Mais um se vai...
É mais um que está quase indo. Sei que está chegando a hora quando começo a encolher a letra, escrevo no seco, sem óculos ou lentes, que é pra enxergar melhor e escrever menor. Vagarosamente de maneira inconsciente, vou ao ponto de reduzir o tamanho não muito regular dos meus escritos.
Faz tempo que adotei os caderninhos. São maiores que cadernetas e menores que os cadernos convencionais. Ando com ele até esgotá-lo. Vale o que acabar primeiro: suas páginas, localização ou situação - em casos extremos, é verdade.

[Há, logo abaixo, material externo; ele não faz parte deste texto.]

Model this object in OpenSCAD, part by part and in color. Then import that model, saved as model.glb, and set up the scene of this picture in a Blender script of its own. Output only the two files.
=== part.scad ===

Existem os que (por razões inexplicáveis) não se adaptam à sua principal função, nem trazem inspiração. É troca certa e assumida. De vez em quando, tal ação não resolve a situação. Aí, o problema não é o pobre caderninho. Só trocando a localização. Caso de Brasília, por exemplo. Em 2006 não tinha jeito. Enquanto não retornei ao meu modus escrevendi original, a Ponta do Leme, corri atrás do assunto, palavras e ideais e todos escorriam entre meus dedos, incapazes de transformar os fatos e atitudes que estava vivendo em qualquer tipo de expressão.
Meus caderninhos são quase sempre organizados. Com algumas ressalvas. Os textos registrados em ordem cronológica não têm data nem título, mesmo que esse já esteja decidido. (Vá que o trem mude de rumo no meio e surja outro mais interessante? É melhor um espaço em branco do que ocupado com alguma idéia pré-estabelecida)
No início isso não me incomodava nem causava qualquer inconveniente mas, com a tendência de multiplicação progressiva de caderninnhos lotados, devidamente preenchidos de idéias, esta forma de organização pode vir a dar problemas. Nunca imaginei que eles pudessem passar de uns minguados dois ou três.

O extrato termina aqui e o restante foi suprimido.